Three qualities define the category. First, scarcity: gold exists in the Earth’s crust at roughly 0.001 to 0.006 parts per million, and the platinum group metals are even rarer. Second, chemical nobility. In electrochemistry, “noble” means a metal resists oxidation and corrosion. Platinum sits at the very top of the galvanic series (the ranking of metals from least reactive to most reactive), followed by gold, then silver. When two different metals touch in the presence of moisture, the more noble metal is protected while the less noble one corrodes. This is why precious metals survive intact while ordinary metals deteriorate.

Third, these metals carry intrinsic economic value. Their combination of beauty, workability, and permanence has made them stores of wealth across civilizations, from ancient Incan platinum ornaments to modern gold reserves held by central banks.

How They’re Used in Daily Life

Jewelry is the most visible use. Gold purity is measured in karats, with 24K being pure gold. Because pure gold is too soft for most jewelry, it’s mixed with other metals: an 18K piece is 18 parts gold and 6 parts other metal, while 14K is 14 parts gold and 10 parts other metal. Silver jewelry labeled “sterling” contains 92.5% pure silver, sometimes marked as 925. Platinum jewelry must be at least 95% pure platinum to carry the name without qualification, and anything below 50% platinum can’t be labeled platinum at all.

Industrial applications consume a large share of precious metal production. Palladium and platinum go into catalytic converters, where they neutralize harmful exhaust gases in cars and trucks. Silver is the best electrical conductor of any element, making it critical in electronics, solar panels, and electrical contacts. Gold’s reliability in corrosive environments puts it in circuit board connectors, aerospace components, and medical devices. Rhodium is used to coat other metals with a bright, scratch-resistant finish and plays a key role in catalytic converters alongside palladium and platinum.

Where They Come From

Gold and silver mining is spread across many countries, but platinum group metals are concentrated in just a few locations. South Africa dominates PGM production, and the U.S. Geological Survey designated five of the six platinum group metals as critical minerals in 2022 because of that supply concentration. China was the top overall mining country in 2023 (leading production in 18 mineral commodities), followed by South Africa, Australia, Russia, the United States, and Brazil.

Recycling is an increasingly important source. Spent catalytic converters, discarded electronics, and industrial catalysts often contain higher concentrations of precious metals than raw ore, making them valuable targets for recovery.

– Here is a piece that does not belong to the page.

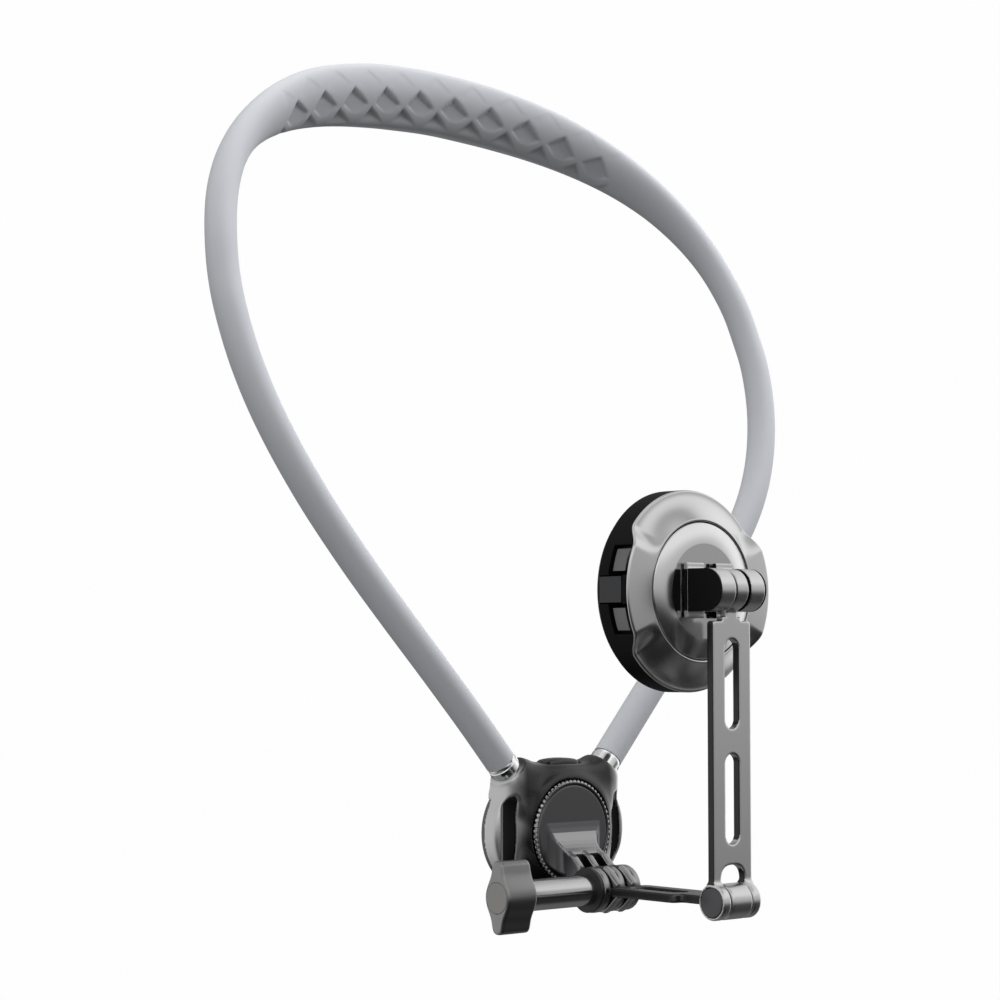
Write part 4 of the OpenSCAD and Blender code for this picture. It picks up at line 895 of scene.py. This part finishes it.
def arm_field(x, y, z):
    """Plate with its slots and arch, cheeks with a rounded outer edge, and the knuckle."""
    ax = np.abs(x)
    plan = shared(ax - bar_wide / 2, slab(z, 0.0, arm_top), soft=1.2)
    throat = np.maximum(ax - throat_share * knuckle_half, slab(z, throat_low, arm_top + throat_lap))
    plan = joined(plan, throat, soft=1.0)
    plan = np.minimum(plan, np.maximum(ax - knuckle_half, slab(z, throat_low, arm_len)))
    for low in (slot_low, slot_low + slot_pitch):
        plan = shared(plan, -bar_slot(x, z, low, low + slot_long, slot_wide), soft=0.2)
    plan = shared(plan, -shared(ax - arch_half, z - arch_top, soft=5.0), soft=0.2)
    plate = shared(plan, slab(y, -bar_thick / 2, bar_thick / 2), soft=0.5)
    cheeks = shared(np.hypot(y, z) - hinge_r, slab(ax, neck_half + cheek_air, bar_wide / 2), soft=1.0)
    knuckle = shared(np.hypot(y, z - arm_len) - knuckle_r, ax - knuckle_half, soft=0.3)
    whole = joined(joined(plate, cheeks, soft=1.6), knuckle, soft=0.8)
    room = np.maximum(np.hypot(y, z) - hinge_r - hinge_air, ax - neck_half)
    seat = np.maximum(np.hypot(y, z) - cap_r, bar_wide / 2 - cap_seat - ax)
    bores = np.minimum(np.hypot(y, z) - pin_r, np.hypot(y, z - arm_len) - hinge_bore)
    return np.maximum(whole, -np.minimum(np.minimum(room, seat), bores))


points, faces = skin_of(arm_field, low=(-9.3, -6.6, -6.5), high=(9.3, 6.6, 104.5), step=0.32)
slotted_arm = piece_of(
    "slotted_arm", (points + arm_at) * millimetre, faces, satin, "arm", "upper_arm", slot="satin_alloy"
)
sides_low, sides_high = ((arm_at[2] + high) * millimetre for high in (hinge_r, arm_top))


def on_arm_sides(x, y, z, nx, ny, nz):
    """True on the narrow sides of the plate and of its slots, which get painted shade."""
    return (np.abs(nx) > 0.8) & (z > sides_low) & (z < sides_high)


# The arm's narrow sides and slot walls get painted shade.
second_finish(slotted_arm, painted_shade_dark, on_arm_sides)


# Caps of the lower hinge. Dark discs with a rounded rim, pressed into the outer faces of the arm's
# cheeks, over the ends of the pin.
def turned(profile, around, centre, axis):
    """Surface of revolution: the profile's rows are (radius, place along the axis), closed on itself,
    carried round the axis, 0 for X and 1 for Y, through the centre."""
    angle = np.arange(around) * 2 * np.pi / around
    radius, place = np.array(profile).T
    first, second = radius[:, None] * np.cos(angle), radius[:, None] * np.sin(angle)
    fixed = place[:, None] + 0 * angle
    grid = [fixed, first, second] if axis == 0 else [second, fixed, first]
    points = np.stack(grid, axis=-1).reshape(-1, 3) + centre
    return points, tube_faces(len(profile), around)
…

Investing in Precious Metals

Gold and silver are the two precious metals most accessible to individual investors. The simplest route is buying physical metal in the form of bars or coins, though you’ll typically pay a premium over the spot price to cover manufacturing and distribution. Storage is the main drawback: you either pay a depository to hold your metal or take on the risk and cost of securing it yourself.

Exchange-traded funds (ETFs) offer exposure to precious metal prices without the logistics of physical storage. These funds hold metal (or futures contracts) on your behalf, and shares trade like stocks. Investing in mining company stocks or mining-focused funds is a third option, though those prices depend on company performance and management decisions in addition to metal prices.

Gold is traditionally viewed as a hedge against inflation and currency instability. Silver tends to be more volatile because industrial demand makes up a larger share of its market. Platinum and palladium prices are heavily influenced by automotive industry demand, particularly regulations around vehicle emissions that drive catalytic converter production.